Despite the relatively short distances, our journey through the mountains takes considerable time, enriched by captivating stories from our guide. Winter forest fires pose a significant challenge in Bhutan, especially when inaccessible mountainous terrain makes it difficult for locals to intervene. In such cases, praying for rain becomes the only recourse. As we traverse the landscape, we encounter the mountain where a princess supposedly resides, and from there, holy water flows. Crossing a river, we hear of a mermaid rumored to inhabit the waters, although our sighting is yet to materialize.

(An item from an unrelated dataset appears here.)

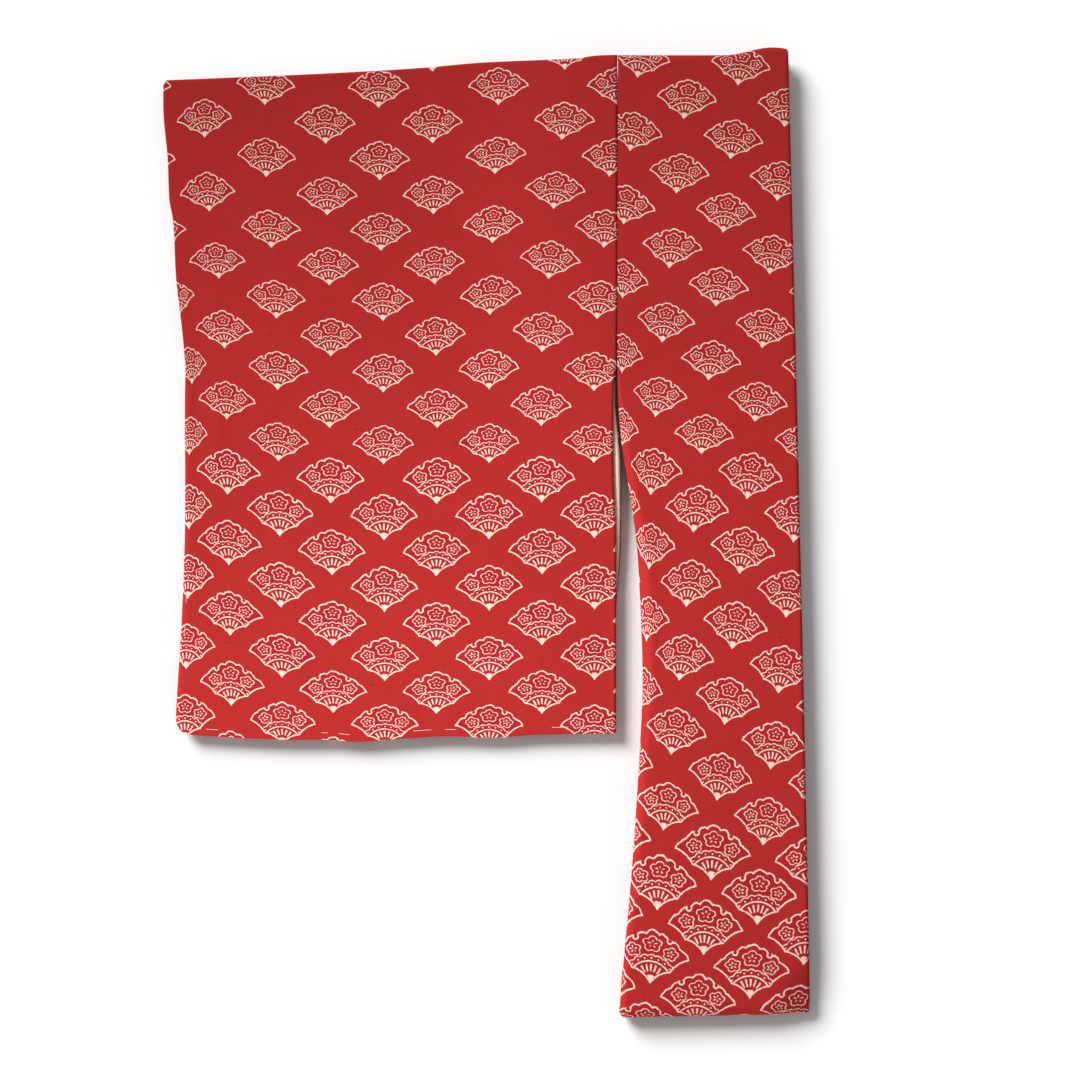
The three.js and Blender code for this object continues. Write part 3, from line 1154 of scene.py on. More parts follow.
@dataclass
class SleeveForm:
    """Plan and heights of the two sleeves, which lie on each other."""

    pile: Pile
    under: float = 6.3
    lining: float = 1.0
    rise_run: float = 120.0
    armhole_end: float = 123.0
    rise_end: float = -25.0
    edge_width: float = 5.0
    edge_drop: float = 1.25
    sewn_fade: Fade = Fade(100, 116)
    hidden_inset: float = 0.7
    plan_left: float = -225.0
    plan_right: float = 95.0
    plan_rounds: int = 4
    bottom_corner: EdgeX = EdgeX(-150, -229)
    top_corner: EdgeX = EdgeX(333, -237)
    corner_bottom: float = 12.0
    corner_top: float = 3.0
    shoulder_fade: Fade = Fade(0, 30)
    swell_end: Fade = Fade(60, 90)
    crease_start: Fade = Fade(0, 12)
    crease_end: Fade = Fade(70, 94)

    def __post_init__(self) -> None:
        """Work out the heights and the smooth lines of the plan."""
        self.near_height = self.under + 3 * SEAM_GAP + 2 * CLOTH + self.lining
        self.rise = self.pile.height - self.near_height
        self.shoulder_y = Course(SLEEVE_SHOULDER, "x", "y")
        self.bottom_y = Course(SLEEVE_BOTTOM, "x", "y")
        self.wrist_x = Course(SLEEVE_WRIST, "y", "x")
        self.free_x = Course(SLEEVE_FREE_EDGE, "y", "x")
        self.far_x = Course(FAR_WALL_EDGE, "y", "x")
        self.print = SleevePrint()

    def rise_at(self, x: float, y: float) -> float:
        """Work out the sleeve's rise towards the armhole seam.

        Args:
            x, y: the place on the plan.

        Returns:
            The height that the sleeve gains there.
        """
        share = clamp01((self.pile.side_x(y) - x) / self.rise_run)
        climb = 0.5 * (1 + math.cos(math.pi * share))
        return self.rise * climb * smooth(self.rise_end, self.armhole_end, y)

    def plan(self, s: float, t: float, right: Callable[[float], float], inset: float) -> Pair:
        """Find a place of the plan.

        Args:
            s: the share of the way from the wrist to the body.
            t: the share of the way from the bottom to the shoulder.
            right: gives the edge's x towards the body at y.
            inset: how far the outline stands back.

        Returns:
            The place's x and y.
        """
        x, y = mix(self.plan_left, self.plan_right, s), 0.0
        for _ in range(self.plan_rounds):
            y = mix(self.bottom_y(x) + inset, self.shoulder_y(x) - inset, t)
            x = mix(self.wrist_x(y) + inset, right(y), s)
        low, high = self.bottom_corner, self.top_corner
        corner = (self.wrist_x(low.y) + inset, self.bottom_y(low.x) + inset)
        x, y = self._round(x, y, corner, self.corner_bottom, 1)
        corner = (self.wrist_x(high.y) + inset, self.shoulder_y(high.x) - inset)
        return self._round(x, y, corner, self.corner_top, -1)

    @staticmethod
    def _round(x: float, y: float, corner: Pair, radius: float, up: int) -> Pair:
        """Draw a square corner of the wrist side in to a round one.

        Args:
            x, y: the place with the square corner.
            corner: the corner's place.
            radius: the round corner's radius.
            up: 1 where the sleeve lies above the corner, and -1 where it lies below.

        Returns:
            The place with the round corner.
        """
        middle_x, middle_y = corner[0] + radius, corner[1] + up * radius
        a, b = (middle_x - x) / radius, (middle_y - y) * up / radius
        if a <= 0 or b <= 0:
            return x, y
        scale = max(a, b) / math.hypot(a, b)
        return middle_x - a * scale * radius, middle_y - up * b * scale * radius

    def sewn_drop(self, x: float, y: float) -> float:
        """Work out how far the near wall bends down to the far one at its sewn edges.

        Args:
            x, y: the place on the plan.

        Returns:
            The depth of the bend there.
        """
        sewn_side = 1 - self.sewn_fade.at(y)
        wrist = self._bend(x - self.wrist_x(y)) * sewn_side
        return max(wrist, self._bend(y - self.bottom_y(x)))

    def _bend(self, distance: float) -> float:
        """Return how far a sewn edge bends down at a distance from it."""
        share = clamp01(1 - distance / self.edge_width)
        return self.edge_drop * (1 - math.sqrt(1 - share * share))

    def near_top(self, x: float, y: float) -> float:
        """Work out the height of the near wall's face.

        Args:
            x, y: the place on the plan.

        Returns:
            The height there.
        """
        fade = self.shoulder_fade.at(self.shoulder_y(x) - y)
        swell = swell_at(SLEEVE_SWELLS, x, y) * (1 - self.swell_end.at(x))
        wrist = self.crease_start.at(x - self.wrist_x(y))
        inner = wrist * self.crease_start.at(y - self.bottom_y(x))
        crease = inner * crease_at(SLEEVE_CREASES, x, y) * (1 - self.crease_end.at(x))
        rise = self.near_height + self.rise_at(x, y) - self.sewn_drop(x, y)
        return rise + fade * (swell + crease)

    def far_bottom(self, x: float, y: float) -> float:
        """Return the height of the far wall's underside."""
        return self.under + SEAM_GAP + self.rise_at(x, y)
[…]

Next on our route is the unique “Mushroom Temple,” or “Penis Temple”, built in honor of a Tibetan saint who wielded his reproductive organ as a magic weapon for enlightenment and demon subjugation. The temple has become a symbol of fertility. Local artisans craft souvenirs in the shape of these “mushrooms,” believed to bring good luck. Although locals don’t typically wear such items, they are popular among tourists. Our visit includes circumambulating the temple three times, paying homage to its deities, and receiving a blessing from the head monk using a large wooden “mushroom.” This ritual mirrors practices in other temples, where prayers may find a more receptive audience from one deity to another. We found ourselves amidst an abundance of sacred sites, an immersive journey through numerous holy places in an unexpectedly short span.

Arriving in a small town, we discover the absence of internet connectivity, prompting us to explore various hotels. Ultimately, we rely on the guides’ and driver’s phones to teach our Chinese students online. Nevertheless, being in Bhutan takes precedence over digital inconveniences. The day concludes with a threefold circumambulation of the city temple and a relaxed beer, a notable departure from the restrictions present in India. Bhutan, with its unique charm and spiritual richness, makes every moment and expense worthwhile during these two eventful days.